There are a few potential drawbacks as well:
- Performance can suffer compared to direct storage. Everything else being equal, going through the SAN/NAS interface (Fiber Channel, Ethernet, and so on) adds latency no matter what, and can introduce a write bottleneck too. This can really slow your system down if, for example, you're using an interface like Gigabit Ethernet with many disks behind it. You can easily fill the network capacity long before you've reached the speed of all available drives in that case.
- SANs are very complicated. It's common to need to hire a consultant just to get the system working as you expect, for your workload.
- Costs are much higher in terms of performance per dollar on a SAN compared to direct storage. If you really need the redundancy and management features a SAN provides, they can make perfect sense. This is particularly true if the SAN is so large it's serving out work for many systems at once, which can make the whole system easier to cost justify.

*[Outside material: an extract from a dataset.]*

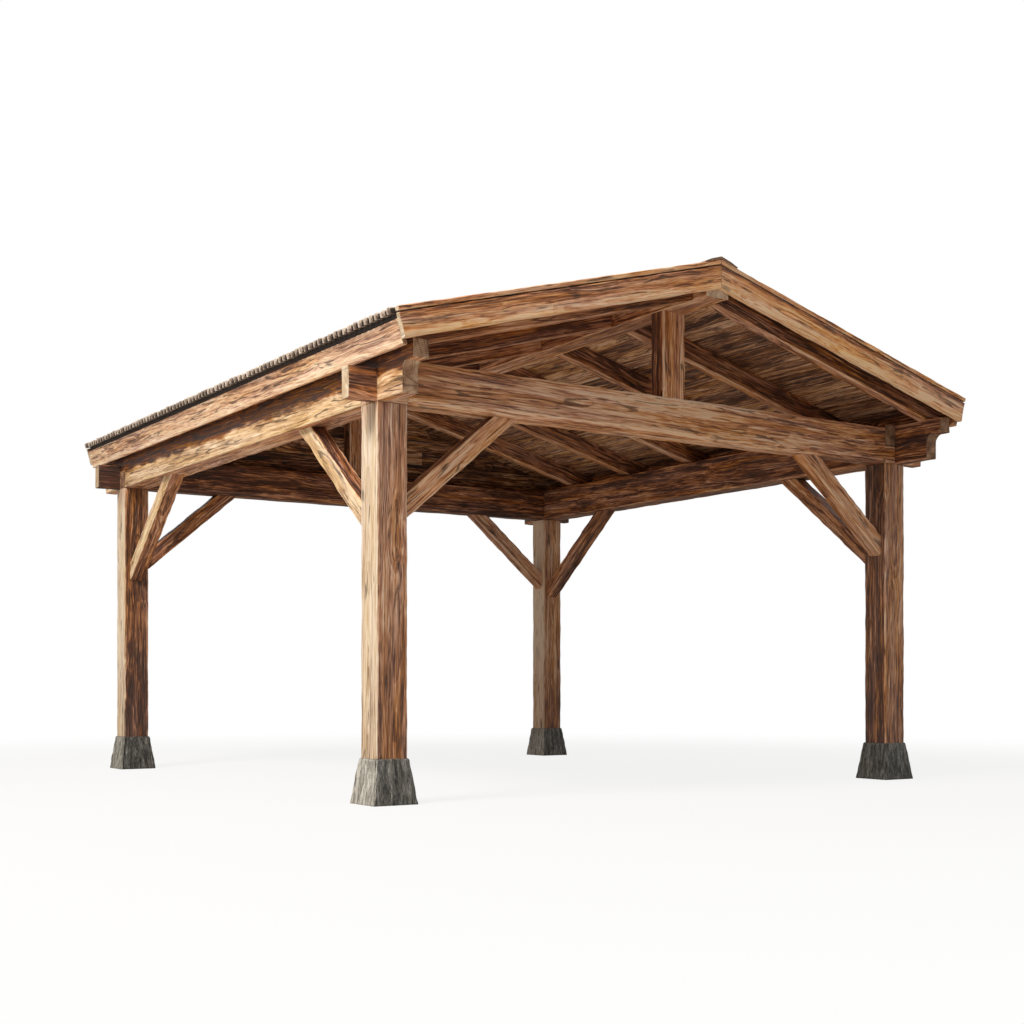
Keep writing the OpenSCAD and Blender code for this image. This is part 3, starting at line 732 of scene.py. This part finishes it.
peak_clear = 0.012
eave_vee = 0.0005
# The eave board's edge is painted nearly black: a painted shadow in the recess under the shakes.
eave_edge_shadow = -1.2
# The left slope's boards are painted lighter than the right's: painted light.
slope_tone = {"left": 0.27, "right": 0.02}
boarding_ends = box("right_roof_boards")
rows = int(np.ceil(rafter_end / board_wide))
lower = rafter_end - board_wide * np.arange(rows)
upper = np.maximum(lower - board_wide, peak_clear)
lower[0] += board_lap
row = np.repeat(np.arange(rows), 2)
half = np.arange(2 * rows) % 2
for side, turned, down, out in slopes:
    rng = np.random.default_rng(300 + (turned > 0))
    joint = rng.choice(rafter_lines[1:rafter_pairs - 1], rows)[row]
    starts = np.where(half == 0, boarding_ends[0][1], joint + board_gap)[:, None]
    stops = np.where(half == 0, joint - board_gap, boarding_ends[1][1])[:, None]
    add_boards(side + "_roof_boarding", [side + "_roof_boards"],
               lambda across: (np.broadcast_to(starts, across.shape), np.broadcast_to(stops, across.shape)),
               np.column_stack([-lower[row], -upper[row], np.where(row == 0, eave_vee, board_vee),
                                np.where(row == 0, eave_edge_shadow, 0.0), 0.0 * row + slope_tone[side]]),
               lambda run, across, depth: (peak - across[..., None] * down + depth[..., None] * out
                                           + run[..., None] * np.array([0, 1, 0])),
               turned < 0, 310 + (turned > 0), board_thick)

gable_low, gable_high = box("rear_gable_boards")
least_board = 0.015
gable_clear = 0.035
butt_reach = 1.4
foot = np.arange(gable_low[2], gable_high[2] - gable_clear - least_board, board_wide)
head = np.minimum(foot + board_wide, gable_high[2] - gable_clear)
row = np.repeat(np.arange(len(foot)), 2)
half = np.arange(2 * len(foot)) % 2
rng = np.random.default_rng(330)
joint = rng.uniform(-butt_reach, butt_reach, len(foot))
clear = np.where(foot > ridge_low[2] - 0.01, ridge_high[0], 0.0)
joint = np.where(clear > 0, 0.0, joint)


def gable_ends(height):
    """Where each level board ends: at the roof's slope, the plate or its tail, a butt or the ridge beam."""
    slope = (ridge_high[2] - height) / np.tan(pitch)
    past_tail = plate_high[0] - tail_thick
    reach = np.minimum(slope, np.where(height < plate_high[2], past_tail, plate_high[0]))
    inner = joint[row][:, None] + np.where(half == 0, -1, 1)[:, None] * (clear[row][:, None] + board_gap)
    inner = np.clip(inner, -reach, reach)
    return np.where(half[:, None] == 0, -reach, inner), np.where(half[:, None] == 0, inner, reach)


add_boards("rear_gable_boarding", ["rear_gable_boards"], gable_ends,
           np.column_stack([foot[row], head[row], 0.0 * row + board_vee, 0.0 * row, 0.0 * row]),
           lambda run, across, depth: np.stack([run, gable_low[1] + depth, across], 3),
           True, 335, gable_high[1] - gable_low[1])


# ----------------------------------------
# Fascias: one wide board along each eave, nailed square to the rafter ends,
# with its lower edge left a little uneven.

# Sawn larch boards under oil: honey brown, coarse wavy grain with long checks, straw on the lamp side,
# partly bleaching and partly painted light.
edge_larch = larch("sawn and oiled larch boards", ["#66381e", "#a06235", "#d18f5f", "#edb27e", "#f7d2a9"],
                   ["#8f6448", "#bb8c69", "#dcb08b", "#ebc9a2", "#f4e0c0"], 0.07, (900, 46), 0.8, jump=0.008)
boards = [edge_larch, end_grain]
fascia_deep = 0.180
for side, turned, down, out in slopes:
    low, high = box(side + "_fascia")
    # Its upper edge is painted darker: a painted shadow under the shakes.
    hewn_stick(side + "_fascia_board", side + "_fascia",
               peak + (rafter_end + fascia_thick / 2) * down, [0, -turned, 0], out,
               spaced(low[1], high[1], 0.04), (-fascia_thick / 2, fascia_thick / 2, -fascia_deep, 0.0),
               boards, heart=(0.09, -0.07), seed=111 + (turned > 0), easing=0.005, hollow=0.002,
               run=(1.4, 0.3), tone=-0.04, weather_and_light=float(turned < 0), lean=(0.01, 0.02), pale_edge=0.28,
               painted_edge_shade=0.12)


# ----------------------------------------
# Barge boards and verge strips: a thick board up each gable, mitred plumb at
# the peak, and a narrower strip on top of it that closes the roof covering.
barge_deep = 0.180
barge_sunk = 0.002
verge_gap = 0.005
verge_high = 0.040
for number, corner in enumerate(corners):
    turned, down, out = slopes["right" in corner][1:]
    low, high = box(corner + "_barge_board")
    half = (high[1] - low[1]) / 2
    start = [0.0, (low[1] + high[1]) / 2, ridge_high[2]]
    places = spaced(0.0, fascia_end, 0.03)
    # The barge board's upper edge is painted darker, more on the right: a painted shadow under the verge
    # strip.
    hewn_stick(corner + "_barge_plank", corner + "_barge_board", start, down, out, places,
               (-half, half, board_thick - barge_deep, board_thick - barge_sunk), boards, heart=(0.06, -0.16),
               seed=121 + number, run=(0.9, 0.3), cuts=(-np.tan(pitch), 0.0), weather_and_light=float(turned < 0),
               tone=0.0 if turned < 0 else 0.07, lean=(0.02, 0.02), pale_edge=0.28 if turned < 0 else 0.40,
               painted_edge_shade=0.2 if turned < 0 else 0.35)
    hewn_stick(corner + "_verge_slat", corner + "_verge_strip", start, down, out, places,
               (-half, half, board_thick + verge_gap, board_thick + verge_high), boards, heart=(0.04, 0.12),
               seed=131 + number, easing=0.006, hollow=0.003, run=(0.7, 0.3), cuts=(-np.tan(pitch), 0.0),
               tone=0.0 if turned < 0 else 0.04, weather_and_light=float(turned < 0))


# ----------------------------------------
# Shakes: narrow pieces of split cedar laid in fourteen courses on each slope,
# each course lapping the one below, the first one thick and proud of the fascia.

# Split cedar left to the weather: silvery grey brown, ribbed along the split, each shake of its own shade.
split_cedar, tree = blank(bpy.data.materials, "split and weathered cedar")
grain = add(tree, "Attribute", out="Vector", attribute_name="grain")
shift = add(tree, "Attribute", out="Fac", attribute_name="tone")
pattern = {}
for part, (long, wide, detail) in {"rib": (300, 10, 2.0), "stain": (190, 60, 3.0)}.items():
    scaled = add(tree, "VectorMath", {0: grain, 1: repeats(long, wide)}, operation="MULTIPLY")
    pattern[part] = add(tree, "TexNoise", {"Vector": scaled, "Scale": 1.0, "Detail": detail,
                                           "Roughness": 0.6})
tone = add(tree, "Math", {0: pattern["rib"], 1: 0.75, 2: -0.175}, operation="MULTIPLY_ADD")
tone = add(tree, "Math", {0: pattern["stain"], 1: 0.6, 2: tone}, operation="MULTIPLY_ADD")
tone = add(tree, "Math", {0: shift, 1: tone}, operation="ADD")
tint = add(tree, "ValToRGB", {"Fac": tone}, stops=[(0.20, "#2a1d16"), (0.38, "#6d5b4e"), (0.51, "#9c8a7c"),
                                                   (0.62, "#c0afa1"), (0.74, "#ddd0c3")])
height = add(tree, "Math", {0: pattern["rib"], 1: 0.006}, operation="MULTIPLY")
close_skin(tree, tint, 0.86, height)

course_step = 0.205
butt_high = 0.052
course_fall = 0.022
courses = 14
shake_long = 1.25 * course_step
shake_wide = (0.062, 0.096)
shake_gap = (0.007, 0.013)
first_gap = 0.010
least_wide = 0.05
shake_top = 0.03
butt_ragged = 0.007
butt_ease = 0.004
shake_uneven = 0.006
least_thick = 0.006
shake_clear = 0.0005
lap_clear = 0.004
shake_low, shake_high = box("right_shakes")
shake_run = shake_high[1] - shake_low[1]
shake_end = (shake_high[0] - (board_thick + butt_high) * np.sin(pitch)) / np.cos(pitch)
# A shake is a wedge: its eight-point profile, domed on top, goes down the slope from head to foot, and falls
# towards the head by as much as its course does. The course's shakes have seeded widths and gaps.
for side, turned, down, out in slopes:
    rng = np.random.default_rng(500 + (turned > 0))
    lay = []
    for course in range(courses):
        edges = np.concatenate([[0.0], np.cumsum(rng.uniform(*shake_wide, 200))])
        edges = np.concatenate([edges[edges < shake_run - least_wide], [shake_run]]) + shake_low[1]
        lay.append(np.column_stack([edges[:-1], edges[1:], np.full(len(edges) - 1, course)]))
    near, far, course = np.concatenate(lay).T
    many = len(course)
    first = course == 0
    gap = rng.uniform(*shake_gap, many) + first_gap * first
    near = near + gap / 2
    far = far - gap / 2
    butt_line = shake_end - course * course_step
    foot = butt_line - rng.uniform(0.0, butt_ragged, many) * (course > 0)
    head = np.maximum(foot - shake_long, shake_top)
    thinner = rng.uniform(0.0, shake_uneven, many)[:, None]
    reach = head[:, None] + (foot - head)[:, None] * np.array([0.0, 0.35, 0.97, 1.0])
    fall = course_fall / course_step * (butt_line[:, None] - reach)
    top = butt_high - fall - thinner - np.array([0.0, 0.0, 0.0, butt_ease])
    under = np.maximum(butt_high - course_fall - fall - lap_clear, shake_clear)
    under = np.minimum(np.where(first[:, None], shake_clear, under), top - least_thick)[..., None]
    across = np.array([-1.0, 1.0, 1.0, 0.78, 0.3, -0.3, -0.78, -1.0])
    lift = np.array([0.0, 0.0, 0.62, 0.9, 1.0, 1.0, 0.9, 0.62])
    ragged = 1 + 0.08 * rng.uniform(-1, 1, (many, 1, 8)) * (lift > 0.8)
    depth = under + (top[..., None] - under) * np.minimum(lift * ragged, 1.0)
    reach = np.broadcast_to(reach[..., None], depth.shape)
    centre = ((near + far) / 2)[:, None, None]
    y = centre + ((far - near) / 2)[:, None, None] * np.broadcast_to(across, depth.shape)
    points = peak + reach[..., None] * down + (board_thick + depth)[..., None] * out
    points[..., 1] = y
    grain = np.stack([reach + 0.9 * np.arange(many)[:, None, None], y - centre, depth], 3)
    # The shakes' sides are painted darker, a painted shade in the gaps between them: strongly on one side of
    # the first course's shakes, lightly on both sides of the others.
    painted_edge_shade = np.where(first[:, None, None], 0.55 * (across < -0.9), 0.18 * (np.abs(across) > 0.9))
    tone = rng.uniform(0.0, 0.18, (many, 1, 1)) + 0.11 * first[:, None, None] - painted_edge_shade
    add_piece(side + "_split_shakes", points, [split_cedar], [side + "_shakes"],
              {"grain": grain, "tone": tone}, turned < 0)


# ----------------------------------------
# Ridge cap: sawn larch boards, two joined as a shallow vee over the peak, laid on
# the top shakes and the verge strips and butted end to end.
cap_low, cap_high = box("ridge_cap")
cap_thick = 0.022
cap_under = board_thick + verge_high
cap_wing = 0.150
cap_gap = 0.002
lengths = 5
# Each length is a shallow vee of ten points, flat below and thinned to its edges above, along the ridge.
rng = np.random.default_rng(700)
starts = np.linspace(cap_low[1], cap_high[1], lengths + 1)
share = np.concatenate([[0], np.linspace(0.003, 0.997, 24), [1]])
y = starts[:-1, None] + cap_gap / 2 + (np.diff(starts)[:, None] - cap_gap) * share
wing = np.array([-1.0, -0.5, 0.0, 0.5, 1.0, 1.0, 0.5, 0.0, -0.5, -1.0]) * cap_wing
lift = np.array([0.0, 0.0, 0.0, 0.0, 0.0, 0.35, 0.85, 1.0, 0.85, 0.35]) * cap_thick + cap_under
x = wing * np.cos(pitch) + np.sign(wing) * lift * np.sin(pitch)
z = ridge_high[2] - np.abs(wing) * np.sin(pitch) + lift * np.cos(pitch)
z = np.where(wing == 0, ridge_high[2] + lift / np.cos(pitch), z)
points = np.stack(np.broadcast_arrays(x, y[..., None], z), 3)
add_piece("ridge_cap_boards", points, beam_timber, ["ridge_cap"],
          {"grain": points[..., [1, 0, 2]] - peak, "tone": rng.uniform(-0.10, -0.02, (lengths, 1, 1))}, True)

If you want performance at a reasonable price, direct storage is where you'll end up at. If you need a SAN or NAS, the reasons why are likely related to your business rather than its performance.
Note
If you follow the disk benchmarking practices recommended in this book, you should be able to nail down results quickly enough to make good performance a required component of the sales cycle for the SAN. Considering their price tag, you certainly can make the vendor of the SAN do some work as part of selling it if you benchmark before the system is completely paid for, in a standard way whose results aren't likely to be disputed. This can sidestep the need to hire an external consultant, by leveraging the resources inside the vendor instead.